Minister and broadcaster Reverend Frank Ritchie has also spoken out against the protests - offering a counter-voice to fellow religious leader Brian Tamaki, who helped found protest group The Freedom and Rights Coalition.
"People of faith - stay away from today's protests," Ritchie implored on Twitter.
"There has been chatter about violence, storming Parliament, arresting the Prime Minister and worse. This is not something we should be associated with or enable by bolstering their numbers.
"This is not who we are."
Protesters plan to march to Parliament
The Freedoms and Rights Coalition is organising a march through Wellington to Parliament today to present a range of demands to lift lockdown restrictions.
Police were preparing for blockades at Auckland's borders and say there will be a "heightened presence" at other Auckland locations such as Government House and MPs' electorate offices.

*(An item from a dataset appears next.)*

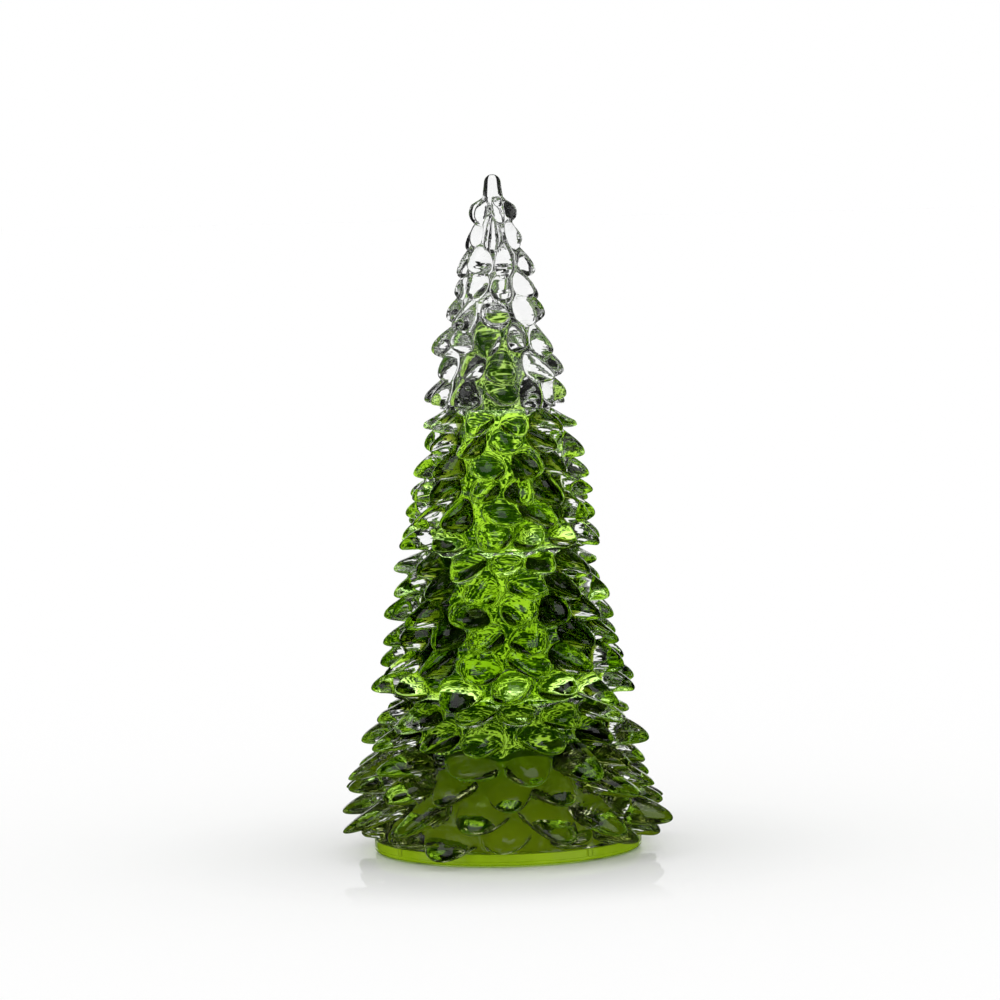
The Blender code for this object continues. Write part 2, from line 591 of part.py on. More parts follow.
def cells_and_contacts(cell_finish, metal):
    """Cells in a row, every second one turned round, with strips and springs at their ends."""
    strip_x = BAY_HALF_LENGTH - SEAT_GAP
    spring_end = strip_x - STRIP_THICKNESS - SEAT_GAP
    for i in range(CELL_COUNT):
        y = (i - (CELL_COUNT - 1) / 2) * CELL_PITCH
        way = 1 if i % 2 == 0 else -1
        body = CELL_LENGTH - CELL_NUB_LENGTH
        cell = turned(f"cell_{i + 1}", [
            (0, CELL_LENGTH), (CELL_NUB_RADIUS, CELL_LENGTH), (CELL_NUB_RADIUS, body),
            (CELL_RADIUS, body), (CELL_RADIUS, 0), (0, 0),
        ], SMALL_SIDES, cell_finish)
        cell.rotation_euler = (0, way * math.pi / 2, 0)
        cell.location = (way * (spring_end - CELL_LENGTH), y, CELL_Z)
        contact_spring(f"contact_spring_{i + 1}", -way, spring_end, y, metal)
    strip_y = CELL_PITCH / 2 - CELL_SPACE
    low_z, high_z = CELL_Z - STRIP_HEIGHT / 2, CELL_Z + STRIP_HEIGHT / 2
    spans = {
        "contact_strip_1": (1, -1, -1), "contact_strip_2": (1, 0, 1),
        "contact_strip_3": (-1, -1, 0), "contact_strip_4": (-1, 1, 1),
    }
    for name, (side, first, last) in spans.items():
        inner, outer = side * (strip_x - STRIP_THICKNESS), side * strip_x
        block(name, (min(inner, outer), first * CELL_PITCH - strip_y, low_z),
              (max(inner, outer), last * CELL_PITCH + strip_y, high_z), metal)


def contact_spring(name, side, seat_x, y, metal):
    """A conical spring of a few turns, wide at its strip and narrow at the cell."""
    curve = bpy.data.curves.new(name, "CURVE")
    curve.dimensions = "3D"
    curve.bevel_depth = SPRING_WIRE_RADIUS
    curve.bevel_resolution = 1
    curve.use_fill_caps = True
    spline = curve.splines.new("POLY")
    steps = SPRING_TURNS * SPRING_STEPS_PER_TURN
    spline.points.add(steps)
    length = SPRING_LENGTH - 2 * SEAT_GAP - 2 * SPRING_WIRE_RADIUS
    for i, point in enumerate(spline.points):
        share = i / steps
        angle = 2 * math.pi * i / SPRING_STEPS_PER_TURN
        radius = SPRING_WIDE_RADIUS + (SPRING_NARROW_RADIUS - SPRING_WIDE_RADIUS) * share
        x = side * (seat_x - SPRING_WIRE_RADIUS - length * share)
        point.co = (x, y + radius * math.cos(angle), CELL_Z + radius * math.sin(angle), 1)
    curve.materials.append(metal)
    TREE.objects.link(bpy.data.objects.new(name, curve))


def battery_door(finish):
    """A flat door with a thumb pad, held by two captive screws."""
    x, y = DOOR_HALF_LENGTH - SEAT_GAP, DOOR_HALF_WIDTH - SEAT_GAP
    top = BASE_UNDER + DOOR_THICKNESS
    door = block("battery_door", (-x, -y, BASE_UNDER), (x, y, top), finish)
    for place in DOOR_SCREW_PLACES:
        hole = screw_hole("door_hole", BASE_UNDER, SCREW_HEAD_HEIGHT + SEAT_GAP, top + CUT_OVERRUN)
        cut(door, moved(hole, place))
    pitch = THUMB_PAD_LENGTH / THUMB_RIB_COUNT
    for i in range(THUMB_RIB_COUNT):
        rib_x = (i - (THUMB_RIB_COUNT - 1) / 2) * pitch
        cut(door, block("thumb_groove", (rib_x - pitch / 4, -y / 2, BASE_UNDER - CUT_OVERRUN),
                        (rib_x + pitch / 4, y / 2, BASE_UNDER + THUMB_PAD_DEPTH)))


def housing_cover(finish):
    """A smooth cone over the cells, with bosses for its own screws and for the lamp board's."""
    foot, top = COVER_FOOT_RADIUS, COVER_TOP_RADIUS
    round_top = arc(top - COVER_EDGE_ROUND, COVER_TOP - COVER_EDGE_ROUND,
                    COVER_EDGE_ROUND, COVER_EDGE_ROUND, 90, 0)
    inner_round = COVER_EDGE_ROUND - COVER_WALL
    round_inside = arc(top - COVER_EDGE_ROUND, COVER_TOP - COVER_EDGE_ROUND,
                       inner_round, inner_round, 0, 90)
    ceiling = COVER_TOP - COVER_WALL
    profile = round_top + [(foot, INSIDE_Z), (foot - COVER_WALL, INSIDE_Z)] + round_inside
    profile += [(WIRE_HOLE_RADIUS, ceiling), (WIRE_HOLE_RADIUS, COVER_TOP)]
    cover = turned("housing_cover", profile, PLAIN_SIDES, finish)
    for place in COVER_SCREW_PLACES:
        join(cover, moved(rod("cover_boss", BOSS_RADIUS, INSIDE_Z, INSIDE_Z + BOSS_HEIGHT), place))
    for place in BOARD_SCREW_PLACES:
        boss = rod("board_boss", BOSS_RADIUS, ceiling - BOARD_SCREW_LENGTH, ceiling + COVER_WALL / 2)
        join(cover, moved(boss, place))
    hole_radius = SCREW_RADIUS + SCREW_CLEARANCE
    for place in COVER_SCREW_PLACES:
        hole = rod("cover_screw_hole", hole_radius, INSIDE_Z - CUT_OVERRUN,
                   INSIDE_Z + BOSS_HEIGHT - BOSS_WALL / 2, SCREW_SIDES)
        cut(cover, moved(hole, place))
    for place in BOARD_SCREW_PLACES:
        hole = rod("board_screw_hole", hole_radius, COVER_TOP - BOARD_SCREW_LENGTH,
                   COVER_TOP + CUT_OVERRUN, SCREW_SIDES)
        cut(cover, moved(hole, place))


def lamp_board(board_finish, led_finish, metal):
    board = rod("led_board", BOARD_RADIUS, BOARD_Z, BOARD_Z + BOARD_THICKNESS, PLAIN_SIDES, board_finish)
    board_top = BOARD_Z + BOARD_THICKNESS
    hole_radius = SCREW_RADIUS + SCREW_CLEARANCE
    for i, place in enumerate(BOARD_SCREW_PLACES):
        hole = rod("board_hole", hole_radius, BOARD_Z - CUT_OVERRUN, board_top + CUT_OVERRUN, SCREW_SIDES)
        cut(board, moved(hole, place))
        shoulder = board_top + SEAT_GAP
        head = shoulder + SCREW_HEAD_HEIGHT
        tip = shoulder - BOARD_THICKNESS - BOARD_SCREW_LENGTH / 2
        moved(turned(f"board_screw_{i + 1}", [
            (0, head), (SCREW_HEAD_RADIUS, head), (SCREW_HEAD_RADIUS, shoulder),
            (SCREW_RADIUS, shoulder), (SCREW_RADIUS, tip), (0, tip),
        ], SCREW_SIDES, metal), place)
    led_z = board_top + SEAT_GAP
    dome = arc(0, led_z + LED_HEIGHT - LED_RADIUS, LED_RADIUS, LED_RADIUS, 90, 0)
    dome[0] = (0, led_z + LED_HEIGHT)
    flange_z = led_z + LED_FLANGE_HEIGHT
    profile = dome + [(LED_RADIUS, flange_z), (LED_FLANGE_RADIUS, flange_z),
                      (LED_FLANGE_RADIUS, led_z), (0, led_z)]
    for i in range(LED_COUNT):
        place = around(LED_CIRCLE_RADIUS, i, LED_COUNT, math.pi / 2)
        moved(turned(f"led_{i + 1}", profile, SMALL_SIDES, led_finish), place)


def lead(name, start, end, bulge, finish):
    """A thin wire that leaves and arrives upright, bowed to one side on the way."""
    curve = bpy.data.curves.new(name, "CURVE")
    curve.dimensions = "3D"
    curve.bevel_depth = LEAD_RADIUS
    curve.bevel_resolution = 1
    curve.use_fill_caps = True
    spline = curve.splines.new("POLY")
    spline.points.add(LEAD_STEPS)
    start, end, bulge = Vector(start), Vector(end), Vector(bulge)
    for i, point in enumerate(spline.points):
        share = i / LEAD_STEPS
        ease = share * share * (3 - 2 * share)
        place = start.lerp(end, ease) + bulge * math.sin(math.pi * share) ** 2
        place.z = start.z + (end.z - start.z) * share
        point.co = (*place, 1)
    curve.materials.append(finish)
    TREE.objects.link(bpy.data.objects.new(name, curve))


def leads(red, black, white):
    end_z = BOARD_Z - SEAT_GAP
    box_z = BOX_TOP + SEAT_GAP
    half_bay = BAY_HALF_WIDTH / 2
    lead("lead_red", (-half_bay, 0, box_z), (-LEAD_SPACING, 0, end_z), (0, LEAD_BULGE, 0), red)
    lead("lead_black", (half_bay, 0, box_z), (LEAD_SPACING, 0, end_z), (0, LEAD_BULGE, 0), black)
    switch_z = INSIDE_Z + SWITCH_HEIGHT + SEAT_GAP
    lead("lead_white", (0, -SWITCH_PLACE, switch_z), (0, -LEAD_SPACING, end_z), (0, 0, 0), white)


def switch(body_finish, slider_finish):
    """A slide switch on the base's floor, worked by a knob in the slot below it."""
    half_x, half_y = SWITCH_LENGTH / 2, SWITCH_WIDTH / 2
    top = INSIDE_Z + SWITCH_HEIGHT
    body = block("switch_body", (-half_x, -SWITCH_PLACE - half_y, INSIDE_Z),
                 (half_x, -SWITCH_PLACE + half_y, top), body_finish)
    room_x, room_y = half_x - SWITCH_WALL, half_y - SWITCH_WALL
    room_z = INSIDE_Z + CARRIAGE_HEIGHT + 2 * SEAT_GAP
    cut(body, block("switch_room", (-room_x, -SWITCH_PLACE - room_y, INSIDE_Z - CUT_OVERRUN),
                    (room_x, -SWITCH_PLACE + room_y, room_z)))
    rest_x = -SWITCH_TRAVEL / 2
    carriage_x = room_x - SEAT_GAP - SWITCH_TRAVEL / 2
    carriage_y = room_y - SEAT_GAP
    slider = block("switch_slider", (rest_x - carriage_x, -carriage_y, INSIDE_Z + SEAT_GAP),
                   (rest_x + carriage_x, carriage_y, INSIDE_Z + SEAT_GAP + CARRIAGE_HEIGHT), slider_finish)
    knob = block("knob", (rest_x - KNOB_LENGTH / 2, -KNOB_WIDTH / 2, BASE_UNDER + KNOB_RECESS),
                 (rest_x + KNOB_LENGTH / 2, KNOB_WIDTH / 2, INSIDE_Z + SEAT_GAP + CARRIAGE_HEIGHT / 2))
    for piece in (slider, knob):
        piece.location.y = -SWITCH_PLACE
    join(slider, knob)


def screws(metal):
    head_z = BASE_UNDER + SEAT_GAP
    for i, place in enumerate(BOX_SCREW_PLACES):
        moved(turned(f"box_screw_{i + 1}", screw_profile(head_z, SCREW_LENGTH), SCREW_SIDES, metal), place)
    for i, place in enumerate(COVER_SCREW_PLACES):
        moved(turned(f"cover_screw_{i + 1}", screw_profile(head_z, SCREW_LENGTH), SCREW_SIDES, metal), place)
    head_z = BASE_UNDER
    for i, place in enumerate(DOOR_SCREW_PLACES):
        moved(turned(f"door_screw_{i + 1}", screw_profile(head_z, SCREW_LENGTH), SCREW_SIDES, metal), place)


def build():
    clear = look("clear_glass", (0.93, 0.96, 0.95), 0.03, transmission=1.0)
    green = look("green_liner", (0.22, 0.55, 0.03), 0.15, transmission=0.6)
    base_green = look("base_green", (0.45, 0.68, 0.06), 0.12, transmission=0.4)
    housing = look("housing_plastic", (0.35, 0.45, 0.10), 0.45)
    black = look("black_plastic", (0.03, 0.03, 0.03), 0.4)
    steel = look("steel", (0.70, 0.70, 0.70), 0.3, metallic=1.0)
    rubber = look("rubber", (0.12, 0.12, 0.12), 0.8)
    open_tier(BOTTOM, MIDDLE, clear)
    open_tier(MIDDLE, UPPER, clear)
    open_tier(UPPER, TOP, clear)
    closed_tier(TOP, clear)
    open_liner(BOTTOM, INSIDE_Z, green)
    open_liner(MIDDLE, MIDDLE["foot_z"], green)
    open_liner(UPPER, UPPER["foot_z"], green)
    closed_liner(TOP, green)
    base_plate(base_green)
    feet(rubber)
    battery_box(housing)
    cells_and_contacts(look("cell_jacket", (0.10, 0.25, 0.12), 0.35, metallic=0.3), steel)
    battery_door(base_green)
    housing_cover(housing)
    lamp_board(look("board", (0.85, 0.86, 0.84), 0.5), look("led", (0.9, 1.0, 0.8), 0.05), steel)
    leads(look("red_lead", (0.6, 0.03, 0.03), 0.4), black, look("white_lead", (0.8, 0.8, 0.8), 0.4))
    switch(black, look("slider", (0.8, 0.8, 0.8), 0.4))
    screws(steel)


build()
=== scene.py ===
import json
import math

import bmesh
import bpy
import numpy as np
from mathutils import Matrix, Vector


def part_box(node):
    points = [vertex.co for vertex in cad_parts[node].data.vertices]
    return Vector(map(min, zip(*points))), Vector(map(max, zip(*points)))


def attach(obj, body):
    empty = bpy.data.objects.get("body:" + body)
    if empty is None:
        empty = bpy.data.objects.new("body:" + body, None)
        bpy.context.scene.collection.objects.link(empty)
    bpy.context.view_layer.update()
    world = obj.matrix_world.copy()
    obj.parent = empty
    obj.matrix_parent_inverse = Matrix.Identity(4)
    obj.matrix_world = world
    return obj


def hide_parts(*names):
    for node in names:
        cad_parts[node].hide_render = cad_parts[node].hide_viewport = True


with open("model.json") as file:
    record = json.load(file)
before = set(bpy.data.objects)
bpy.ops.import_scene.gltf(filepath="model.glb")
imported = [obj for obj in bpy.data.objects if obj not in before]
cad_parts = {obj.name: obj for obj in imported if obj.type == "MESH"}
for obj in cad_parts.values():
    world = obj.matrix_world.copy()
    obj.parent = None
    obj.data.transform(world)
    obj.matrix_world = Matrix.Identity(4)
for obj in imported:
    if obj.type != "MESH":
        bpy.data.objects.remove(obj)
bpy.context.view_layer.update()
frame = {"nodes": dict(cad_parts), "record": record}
nodes = frame["nodes"]
mm = 0.001
mergeDistance = 0.01 * mm


# Shader and geometry node helpers

def put(tree, socket, value):
    if isinstance(value, bpy.types.NodeSocket):
        tree.links.new(value, socket)
    else:
        socket.default_value = value


def add(tree, kind, inputs=(), **settings):
    # a new node, each input filled, by name or number, with a value or with another node's output
    made = tree.nodes.new(kind)
    for key, value in settings.items():
        setattr(made, key, value)
    for key, value in dict(inputs).items():
        put(tree, made.inputs[key], value)
    return made.outputs


def calc(tree, operation, *values):
    return add(tree, "ShaderNodeMath", enumerate(values), operation=operation)[0]


def mapRange(tree, value, low, high, toLow=0.0, toHigh=1.0):
    inputs = {"Value": value, "From Min": low, "From Max": high, "To Min": toLow, "To Max": toHigh}
    return add(tree, "ShaderNodeMapRange", inputs, interpolation_type="SMOOTHSTEP")["Result"]


def colorRamp(tree, value, stops):
    ramp = tree.nodes.new("ShaderNodeValToRGB")
    elements = ramp.color_ramp.elements
    while len(elements) < len(stops):
        elements.new(0.5)
    for element, (at, color) in zip(elements, stops.items()):
        element.position = at
        element.color = (*color, 1)
    tree.links.new(value, ramp.inputs["Fac"])
    return ramp.outputs["Color"]


def newMaterial(name, **values):
    made = bpy.data.materials.new(name)
    made.use_nodes = True
    shader = made.node_tree.nodes["Principled BSDF"]
    for key, value in values.items():
        shader.inputs[key].default_value = value
    return made, made.node_tree, shader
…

An opinion piece by the Freedoms & Rights Coalition posted today praised Destiny Church leader and protest group co-founder Brian Tamaki and described the mood in Auckland as "like a volcano just waiting to erupt".
"It is clear, our Freedoms & Rights will no longer be reclaimed in New Zealand through the judicial system, or through writing submissions, petitions, emails and letters," the post claimed.
"The voice of outrage from the people is growing decidedly louder day by day, tensions are rising, and people are reaching breaking point or boiling point. The number of protesters are gaining in force wherever the Prime Minister goes. The tide has turned …the public mood has changed.
"We the people, know it's time to take matters into our own hands, as this government no longer serves us.
Protesters are now travelling from across the North Island to the capital city.
Teu Miriama Uiese Lavoa claimed to be on one of three loaded buses leaving from Whanganui.
"We're going to stand for us all and our freedom," Lavoa wrote on Facebook, next to a photo of a crowded bus in which few if any people were wearing masks.
Wellington City Council said traffic was expected to be disrupted in the city centre today and people should expect delays after 10.30am.
Meanwhile, footage has emerged of protesters trying to push through Auckland's northern border at Te Hana as a row of police officers form a human barrier blocking them.
The incident has caused traffic delays for motorists in the area.
"A large group of protesters have gathered around the northern side of the border. As a result, the main northern border checkpoint located on State Highway 1 was blocked for a considerable period of time this morning," a statement said.
"Police are working to respond to this incident and to ensure lanes are open at the checkpoint so that members of the public undertaking lawful travel across the boundary can do so safely."
There are reports of motorcades and protesters planning to block off various main roads and motorways around the country - including in parts of Auckland today.
A witness at the Te Hana border said protesters arrived around 6am and were met with officers standing guard at the border.
In a statement on Tuesday morning, the Freedoms and Rights Coalition said the group will present its "realistic demands" on the steps of Parliament.
The group is calling for an end to lockdowns and public health measures, saying it's "time to learn to live with Covid-19", "shut down testing stations", and treat the deadly virus like "the flu".
"This government will have until this Friday 12th November 2021 at 2pm to take affirmative steps. If 'No-One' from within our House of Representatives is prepared to make moves for us, it will be time for 'we the people' to take matters into our hands as we undertake THE GREAT GRIDLOCK across many parts of this nation, unlike anything ever seen before," the group said.
Two weeks ago a group of up to 100 protesters gathered at the southern border near Mercer after an attempt to cross it to attend an anti-lockdown event in Northland failed.
The group gathered in the area for more than two days and was verbally trespassed by police after occupying land owned by Waka Kotahi.
Police labelled their actions very disappointing and said they were putting their staff and the wider community at risk.
Additional police resourcing was deployed to control the group and manage the traffic chaos in the area.